I bilanci delle regioni e degli enti locali. - I bilanci pubblici delle regioni e degli enti locali sono soggetti a princìpi analoghi alle regole introdotte per il bilancio dello Stato dalle recenti riforme di contabilità. Ciò tanto più in forza del principio di trasparenza e di responsabilità finanziaria dei diversi livelli territoriali di governo che impone la raffrontabilità dei conti ai fini della verifica del rispetto dei vincoli europei. Nel quadro delle regole europee sul sistema integrato dei conti nazionali e regionali (c.d. SEC 2010, regolamento UE nr. 549/2013), basato sulla contabilità macroeconomica (o nazionale) – che intende i bilanci pubblici quale strumento di rappresentazione integrale dell’attività economica dell’ente – è stato progressivamente realizzato un processo di armonizzazione, soprattutto ai fini della conformazione dei saldi finanziari dei bilanci ai richiamati vincoli posti dal diritto dell’Unione Europea. Tale percorso è culminato nel già richiamato decreto legislativo nr. 126 del 2014 sull’armonizzazione dei bilanci che, tra l’altro, ha: introdotto una tassonomia contabile e schemi di bilancio comuni a tutti gli enti territoriali; razionalizzato la decisione di bilancio regionale secondo direttrici simili a quella dello Stato (a partire dalla sequenza Documento di economia e finanza regionale, DEFR – legge regionale di bilancio, analoga a quella, per lo Stato, DEF – legge di bilancio, e dai criteri di classificazione delle poste nel bilancio regionale); rafforzato l’obbligo di copertura dei provvedimenti di spesa regionali.

A differenza di quanto stabilito per il bilancio dello Stato, per le regioni non è stata disposta la soppressione della legge di stabilità regionale (art. 36, comma 4, del decreto legislativo nr. 118 del 2011, e allegato 4.1 sui ‘princìpi contabili applicati’): permane così la duplicità dei piani afferenti, rispettivamente, al perseguimento dell’interesse finanziario all’equilibrio (legge di bilancio) e alla cura dei diritti costituzionali (altre leggi). Nondimeno, risultano fortemente limitati i margini a disposizione delle politiche di bilancio delle autonomie territoriali, in quanto esse sono state assoggettate a stringenti limiti di spesa previsti dapprima dalle diverse declinazioni del patto di stabilità interno e, successivamente, dalle norme sulla determinazione dell’equilibrio di bilancio.

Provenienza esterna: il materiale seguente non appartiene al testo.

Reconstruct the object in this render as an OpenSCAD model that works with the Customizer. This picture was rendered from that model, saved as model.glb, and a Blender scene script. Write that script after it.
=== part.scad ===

Regole di bilancio europee e regole di bilancio nazionali. - Alla luce delle recenti riforme sui bilanci pubblici, permane un sostanziale disallineamento tra le regole europee di governo dei conti pubblici, rigorosamente incentrate sulla contabilità economica e su parametri statistici (Regolamento UE nr. 549/2013 del Parlamento europeo e del Consiglio del 21 maggio 2013 relativo al Sistema europeo dei conti nazionali e regionali nell’Unione Europea – testo rilevante ai fini dello Spazio economico europeo), e quelle della contabilità pubblica italiana, ancora largamente basate sulla competenza giuridica, anche nella fase successiva all’introduzione del richiamato criterio della ‘competenza finanziaria potenziata’. Le prime garantiscono la rilevazione unitaria, anno per anno, dei fatti gestionali nei loro profili economico-patrimoniali, mentre le seconde assolvono a funzioni autorizzatorie e di rendicontazione dei risultati della gestione finanziaria.

Secondo le regole europee, la gestione finanziaria dell’ente territoriale si traduce in un aggregato statistico ai fini del calcolo dell’indebitamento netto del settore amministrazioni locali, che, a sua volta, rientra nel più ampio aggregato rappresentato dal conto economico consolidato delle amministrazioni pubbliche. Sicché nei bilanci pubblici non possono essere inclusi attivi e passivi che risultino da fatti economici preesistenti, i quali, per definizione, non attengono all’esercizio finanziario di riferimento, bensì a quelli precedenti. Al contrario, le regole della competenza giuridica nazionale consentono di tenere conto di tali fenomeni, in quanto i bilanci pubblici sono espressione della funzione autorizzatoria e di rendicontazione.

Quanto detto postula l’ulteriore armonizzazione delle regole di governo dei conti pubblici affinché il bilancio possa continuare a svolgere le funzioni di rappresentazione integrale dei flussi finanziari degli enti territoriali nel sistema euro-unitario.

Indicazioni bibliografiche

V. Onida, Le leggi di spesa nella Costituzione, Milano 1969.

A. Brancasi, Legge finanziaria e legge di bilancio, Milano 1985.

P. De Ioanna, Parlamento e spesa pubblica, Bologna 1993.

G. Rivosecchi, L’indirizzo politico finanziario tra Costituzione italiana e vincoli europei, Padova 2007.

A. Brancasi, Bilancio (equilibrio di), in Enciclopedia del diritto, Annali VII, Milano 2014, pp. 167-86.